What stood out to me today were two things. The first occurred in 1:12 – “For I neither received it from man, nor was I taught it, but I received it through a revelation of Jesus Christ.” How often is it that we become proud when imparting the gospel to someone? How often do we heed the words of the preacher? How often are we impressed by the influence a preacher may have? Here Paul tells us that we are mistaken when we give credit to anyone other than Jesus Christ. It is Christ who reveals the gospel. We do not reveal it, nor can we teach it, but it is Christ who reveals. This verse also seems to be a basis for Barth’s approach to scripture, that it is a revelation that ultimately points to Jesus Christ who Himself is the most perfect and ultimate revelation of God. Even though the Bible is useful for telling the story of the Christian faith, it most importantly is the revelation of Jesus Christ, available only to those who are willing to receive it.

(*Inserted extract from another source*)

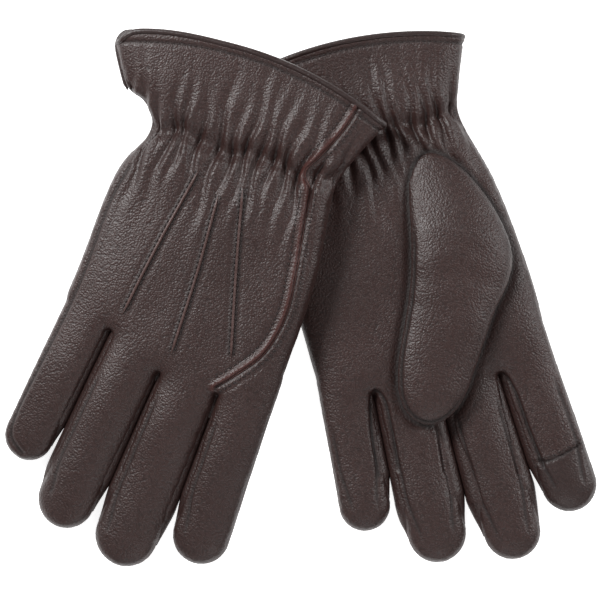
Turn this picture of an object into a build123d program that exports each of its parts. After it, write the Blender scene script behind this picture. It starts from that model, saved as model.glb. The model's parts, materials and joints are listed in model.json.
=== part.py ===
"""A pair of dress leather gloves with a conductive index fingertip, lying one over the other.

The left glove lies palm up on the surface, with its thumb folded over the palm. The right glove lies palm down
on the little-finger edge of the left one, with its thumb folded underneath. Both are lined and gathered on a
wrist elastic below a flared cuff.

Each glove is made in its own flat frame, in millimetres: origin at the middle of the wrist gather, +X to the
index side, +Y to the cuff, Z = 0 half way between back and palm. The pair's frame has its origin at the bottom
centre of the pair's bounding box, +Z up and +Y towards the cuffs.
"""
import os
from math import asin, atan2, cos, degrees, hypot, pi, sin

from build123d import *

# ---- leather, lining and elastic -------------------------------------------------------------------------
LEATHER = 1.1            # thickness of the nappa skin
LINING_GAP = 0.1
LINING = 0.5             # thin knitted lining
ELASTIC = 0.6            # elastic tape sewn over the lining
ELASTIC_WIDTH = 7.0
ELASTIC_SIDE_GAP = 0.6
BINDING = 3.0            # height of the piped edge along the cuff mouth
BINDING_PROUD = 0.6      # how far the piping stands out sideways

LINING_OUT = LEATHER + LINING_GAP
LINING_IN = LINING_OUT + LINING
ELASTIC_OUT = LINING_IN + LINING_GAP
ELASTIC_IN = ELASTIC_OUT + ELASTIC

# ---- hand ------------------------------------------------------------------------------------------------
HAND_THICK = 16.0
HAND_EDGE = 7.2          # rounding where back and palm turn into the sides
FINGER_THICK = 15.0
FINGER_EDGE = 6.9
PANEL_Z = 4.5            # seams between the flat panels and the side strips, above and below Z = 0
WRIST_HALF = 46.0
SIDE_BEND = 20.0         # how sharply the sides turn at the wrist and the heel of the hand
MOUTH_CENTRE = (-12.0, -135.0)   # the cuff's mouth is an arc about this point
MOUTH_RADIUS = 184.0
MOUTH_SPARE = 30.0       # the blank runs on past the mouth before it is trimmed
VENT_WIDTH = 1.5
VENT_BOTTOM = 14.0

# ---- fingers and thumb -----------------------------------------------------------------------------------
FINGER_CLEAR = 0.7       # less than half the smallest gap between two fingers
JOINT_GAP = 0.4          # clearance between the two halves of a finger at its middle joint
TOUCH_PATCH = 30.0       # conductive patch, measured back from the index fingertip
THUMB_GAP = 0.4          # between the palm and the folded thumb
THUMB_HOLE = (20.0, 24.0)

# Each finger: middle of its root, middle of its rounded end, width, and length of the part that bends
LEFT_FINGERS = {
    "little": ((-44, -95), (-55.0, -182), 25, 44),
    "ring": ((-16, -100), (-25.0, -207), 28, 50),
    "middle": ((14, -100), (12.5, -216), 29, 55),
    "index": ((42.5, -100), (45.5, -202), 26.5, 51),
}
RIGHT_FINGERS = {
    "little": ((-46.5, -90), (-62.0, -173), 25, 44),
    "ring": ((-19.0, -95), (-35.0, -199), 28, 50),
    "middle": ((10.0, -95), (-1.0, -208), 29, 55),
    "index": ((38.5, -95), (33.5, -196), 26.5, 51),
}
LEFT_CROTCHES = ((-62, -98), (-30, -116), (-2, -124), (29, -124), (56, -108))
RIGHT_CROTCHES = ((-62, -92), (-36, -106), (-8, -116), (21, -115), (54, -104))

# Each thumb: middle and radius of its sewn-in root, middle and radius of its rounded tip, thickness
LEFT_THUMB = ((29, -47), 24.0, (-4, -125), 17.0, 13.0)
RIGHT_THUMB = ((10, -58), 16.0, (-8, -125), 14.5, 9.5)   # squashed flat under the glove
THUMB_EDGE = 0.45        # edge rounding over thumb thickness

# ---- how the two gloves lie ------------------------------------------------------------------------------
LEFT_WRIST = (31.0, 77.0)
RIGHT_WRIST = (-27.0, 69.0)
LAY_ANGLE = 17.0         # each glove turns this much, fingers outwards
RIGHT_PALM_Z = 18.2      # height of the right palm's outside at the middle of its wrist
RIGHT_ROLL = -4.5        # index side up, because it lies on the other glove
RIGHT_PITCH = 2.3        # cuff up, fingertips down


def solid_list(shape):
    """Every solid in a shape, whatever the boolean left it in."""
    return list(shape.solids())


def join(shapes):
    """One compound of separate solids."""
    solids = [s for shape in shapes for s in solid_list(shape)]
    return solids[0] if len(solids) == 1 else Compound(children=solids)


def box_between(x0, x1, y0, y1, z0, z1):
    centre = ((x0 + x1) / 2, (y0 + y1) / 2, (z0 + z1) / 2)
    return Pos(*centre) * Box(x1 - x0, y1 - y0, z1 - z0)


def pillow(face, thick, edge, inset):
    """A flat outline made into a closed cushion shape, inset all round by the same distance."""
    plan = offset(face, amount=-inset, kind=Kind.INTERSECTION) if inset else face
    height = thick - 2 * inset
    block = Pos(0, 0, -height / 2) * extrude(plan, amount=height)
    rims = block.edges().group_by(Axis.Z)
    return fillet(rims[0] + rims[-1], edge - inset)


def hand_outline(crotches, proud=0.0):
    """Hand and flared cuff seen from above, run on past the mouth, each side standing out by proud."""
    top = MOUTH_RADIUS + MOUTH_CENTRE[1] + MOUTH_SPARE
    index_side = [crotches[-1], (54, -50), (WRIST_HALF - 1.5, 0), (85, top)]
    little_side = [(-96, top), (1.5 - WRIST_HALF, 0), (-61, -50), crotches[0]]
    index_side = [(x + proud, y) for x, y in index_side]
    little_side = [(x - proud, y) for x, y in little_side]
    edges = [
        *FilletPolyline(*index_side, radius=SIDE_BEND).edges(),
        Line(index_side[-1], little_side[0]),
        *FilletPolyline(*little_side, radius=SIDE_BEND).edges(),
        *Polyline(little_side[-1], *crotches[1:-1], index_side[0]).edges(),
    ]
    return make_face(Wire(edges))


def finger_pose(root, tip):
    """Place a finger made along -Y from its root to its tip."""
    angle = degrees(atan2(tip[0] - root[0], root[1] - tip[1]))
    return Pos(root[0], root[1], 0) * Rot(0, 0, angle)


def finger_length(root, tip):
    return hypot(tip[0] - root[0], tip[1] - root[1])


def finger_tube(root, tip, width, inset=0.0):
    length = finger_length(root, tip)
    plan = Pos(0, -length / 2 + width / 4) * SlotOverall(length + width / 2, width, rotation=90)
    return finger_pose(root, tip) * pillow(plan, FINGER_THICK, FINGER_EDGE, inset)


def mouth_disc(short=0.0):
    """Everything on the hand side of the cuff's mouth arc."""
    return Pos(*MOUTH_CENTRE, 0) * Cylinder(MOUTH_RADIUS - short, 200)


def thumb_outline(root, root_radius, tip, tip_radius):
    """Folded thumb over the palm: a wide sewn-in root and a narrower round tip, joined by straight sides."""
    root, tip = Vector(*root), Vector(*tip)
    run = tip - root
    along = atan2(run.Y, run.X)
    lean = asin((root_radius - tip_radius) / run.length)
    rays = [Vector(cos(along + turn), sin(along + turn)) for turn in (pi / 2 - lean, lean - pi / 2)]
    (root_a, tip_a), (root_b, tip_b) = [(root + ray * root_radius, tip + ray * tip_radius) for ray in rays]
    edges = [
        Line(root_a, tip_a),
        ThreePointArc(tip_a, tip + run.normalized() * tip_radius, tip_b),
        Line(tip_b, root_b),
        ThreePointArc(root_b, root - run.normalized() * root_radius, root_a),
    ]
    return make_face(Wire(edges))


def elastic_tape():
    """Flat loop of elastic inside the gathered wrist, just clear of the sloping sides."""
    rings = []
    for inset in (ELASTIC_OUT, ELASTIC_IN):
        width = 2 * (WRIST_HALF - ELASTIC_SIDE_GAP - inset)
        rings.append(RectangleRounded(width, HAND_THICK - 2 * inset, HAND_EDGE - inset))
    section = Plane.XZ * (rings[0] - rings[1])
    return extrude(section, amount=ELASTIC_WIDTH / 2, both=True)


def glove(side, fingers, crotches, palm, thumb):
    """All nodes of one glove in its own frame; palm is +1 with the palm on +Z and -1 with it on -Z."""
    nodes = {}
    blank = hand_outline(crotches)
    far = 400
    thumb_thick = thumb[-1]

    def whole(inset):
        shape = pillow(blank, HAND_THICK, HAND_EDGE, inset)
        for root, tip, width, _ in fingers.values():
            shape += finger_tube(root, tip, width, inset)
        return shape

    def beyond_joint(finger, gap):
        """Everything past a finger's middle joint, no wider than the finger needs."""
        root, tip, width, bend = finger
        reach = width / 2 + FINGER_CLEAR
        start = bend - finger_length(root, tip) - gap
        return finger_pose(root, tip) * box_between(-reach, reach, start - 90, start, -30, 30)

    def slab(z0, z1):
        low, high = sorted((palm * z0, palm * z1))
        return box_between(-far, far, -far, far, low, high)

    back_slab = slab(-60, -PANEL_Z)
    palm_slab = slab(PANEL_Z, 60)
    side_slab = slab(-PANEL_Z, PANEL_Z)

    thumb_hole = Pos(*thumb[0], 0) * extrude(Ellipse(THUMB_HOLE[0] / 2, THUMB_HOLE[1] / 2), amount=40 * palm)
    skin = whole(0)
    inside = whole(LEATHER)
    bent = [beyond_joint(finger, -JOINT_GAP / 2) for finger in fingers.values()]

    # hand leather, trimmed at the mouth for the binding
    leather = (skin - inside) & mouth_disc(BINDING)
    for cutter in bent:
        leather -= cutter
    leather -= thumb_hole
    leather -= box_between(-90, -40, VENT_BOTTOM, 90, -VENT_WIDTH / 2, VENT_WIDTH / 2)
    nodes["back_panel"] = leather & back_slab
    nodes["palm_panel"] = leather & palm_slab
    strips = sorted(solid_list(leather & side_slab), key=lambda s: s.center().X)
    strips = [s for s in strips if s.volume > 20]
    names = ("little_side_panel", "little_ring_gusset", "ring_middle_gusset", "middle_index_gusset", "index_side_panel")
    for name, strip in zip(names, strips, strict=True):
        nodes[name] = strip

    # binding, lining and elastic
    wide = hand_outline(crotches, BINDING_PROUD)
    rim = pillow(wide, HAND_THICK, HAND_EDGE, 0)
    rim -= pillow(blank, HAND_THICK, HAND_EDGE, LINING_IN)
    rim = (rim & mouth_disc(0)) - mouth_disc(BINDING - 0.05)
    nodes["cuff_binding"] = rim - box_between(-90, -40, VENT_BOTTOM, 90, -VENT_WIDTH / 2, VENT_WIDTH / 2)
    liner = (whole(LINING_OUT) - whole(LINING_IN)) & mouth_disc(BINDING + 0.2)
    for cutter in bent:
        liner -= cutter
    nodes["hand_lining"] = liner - thumb_hole
    nodes["wrist_elastic"] = elastic_tape()

    # finger ends
    for name, finger in fingers.items():
        root, tip, width, _ = finger
        past = beyond_joint(finger, JOINT_GAP / 2)
        shell = (finger_tube(root, tip, width) - finger_tube(root, tip, width, LEATHER)) & past
        nodes[f"{name}_back"] = shell & back_slab
        front = shell & palm_slab
        if name == "index":
            length = finger_length(root, tip)
            tip_zone = finger_pose(root, tip) * box_between(-30, 30, -length - 30, TOUCH_PATCH - length, -30, 30)
            nodes["index_touch_patch"] = front & tip_zone
            front = front - tip_zone
        nodes[f"{name}_palm"] = front
        pose = finger_pose(root, tip)
        walls = shell & side_slab
        halves = [walls & (pose * box_between(*x, -far, far, -30, 30)) for x in ((-40, -0.05), (0.05, 40))]
        nodes[f"{name}_sides"] = join(halves)
        liner = finger_tube(root, tip, width, LINING_OUT) - finger_tube(root, tip, width, LINING_IN)
        nodes[f"{name}_lining"] = liner & past

    # folded thumb, on the palm
    lift = palm * (HAND_THICK / 2 + THUMB_GAP + thumb_thick / 2)
    plan = thumb_outline(*thumb[:-1])
    edge = thumb_thick * THUMB_EDGE
    cushion = [Pos(0, 0, lift) * pillow(plan, thumb_thick, edge, inset) for inset in (0, LEATHER, LINING_OUT, LINING_IN)]
    shell = (cushion[0] - cushion[1]) - (thumb_hole & slab(0, HAND_THICK / 2 + THUMB_GAP + thumb_thick / 2))
    outer = box_between(-far, far, -far, far, *sorted((lift, lift + 40 * palm)))
    nodes["thumb_back"] = shell & outer
    nodes["thumb_front"] = shell - outer
    liner = (cushion[2] - cushion[3]) - (thumb_hole & slab(0, HAND_THICK / 2 + THUMB_GAP + thumb_thick / 2))
    nodes["thumb_lining"] = liner
    return {f"{side}_{name}": shape for name, shape in nodes.items()}


LEFT_PLACE = Pos(*LEFT_WRIST, HAND_THICK / 2) * Rot(0, 0, LAY_ANGLE)
RIGHT_PLACE = (
    Pos(*RIGHT_WRIST, RIGHT_PALM_Z + HAND_THICK / 2) * Rot(0, 0, -LAY_ANGLE) * Rot(RIGHT_PITCH, RIGHT_ROLL, 0)
)


def build_pair():
    """Every node of the pair, in the pair's frame, and the move that brought it there."""
    left = glove("left", LEFT_FINGERS, LEFT_CROTCHES, 1, LEFT_THUMB)
    right = glove("right", RIGHT_FINGERS, RIGHT_CROTCHES, -1, RIGHT_THUMB)
    pair = {name: LEFT_PLACE * shape for name, shape in left.items()}
    pair |= {name: RIGHT_PLACE * shape for name, shape in right.items()}
    extent = Compound(children=[s for shape in pair.values() for s in solid_list(shape)]).bounding_box()
    centre = Pos(-extent.center().X, -extent.center().Y, -extent.min.Z)
    return {name: centre * shape for name, shape in pair.items()}, centre


def main():
    os.makedirs("parts", exist_ok=True)
    pair, _ = build_pair()
    for name, shape in pair.items():
        export_step(join([shape]), f"parts/{name}.step")


if __name__ == "__main__":
    main()
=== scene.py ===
"""Looks for a pair of dark brown leather touchscreen gloves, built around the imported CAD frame.

Each glove is made flat in its own frame, in millimetres: the origin is at the middle of the wrist gather, +X
towards the index finger and +Y towards the cuff. It is inflated from its outline, given its seams and folds,
and then placed by its joints.
"""
import json
import math

import bmesh
import bpy
import numpy as np
from mathutils import Matrix, Vector
from mathutils.bvhtree import BVHTree


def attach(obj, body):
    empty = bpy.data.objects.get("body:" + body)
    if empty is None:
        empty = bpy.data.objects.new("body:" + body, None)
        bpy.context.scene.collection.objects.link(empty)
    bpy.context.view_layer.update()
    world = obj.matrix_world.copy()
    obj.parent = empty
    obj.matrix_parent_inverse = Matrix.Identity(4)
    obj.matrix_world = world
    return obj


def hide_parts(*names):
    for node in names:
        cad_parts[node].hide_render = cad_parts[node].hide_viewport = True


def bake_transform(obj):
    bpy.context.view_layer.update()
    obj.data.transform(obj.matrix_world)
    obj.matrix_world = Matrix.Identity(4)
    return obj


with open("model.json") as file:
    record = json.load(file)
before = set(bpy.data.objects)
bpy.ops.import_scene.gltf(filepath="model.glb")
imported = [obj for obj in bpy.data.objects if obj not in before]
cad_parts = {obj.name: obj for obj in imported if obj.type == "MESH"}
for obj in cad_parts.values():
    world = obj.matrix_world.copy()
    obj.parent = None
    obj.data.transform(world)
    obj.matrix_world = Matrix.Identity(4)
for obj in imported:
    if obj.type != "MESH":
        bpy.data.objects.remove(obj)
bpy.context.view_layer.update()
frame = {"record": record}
scene = bpy.context.scene
rng = np.random.default_rng(7)
JOINTS = {j["name"]: j for j in frame["record"]["behaviour"]["joints"]}
FINGERS = ("little", "ring", "middle", "index")
MM = 0.001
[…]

Secondly, I was struck by chapter 4. It appears to me that Paul is saying that those who are in Christ were sons of Christ, while those who were not were slaves. However, we could not tell ourselves apart because there is no difference, except for our inheritance. When Christ came, he claimed us as sons and gave us our inheritance, which is what sets us apart from those who are not in Christ. This is from a cursory reading and not from close examination, so my thoughts might need to be clarified, but that’s the overall point it seems like Paul is trying to make. It reminds me of the quote in the Torrance book I read that when asked when he was converted to Christianity, a minister replied, “Nineteen hundred years ago.” If this is indeed what Paul is saying in this passage, then this is a key passage in support of a doctrine of election and predestination. More reading and study will hopefully bring out the true emphasis of the passage.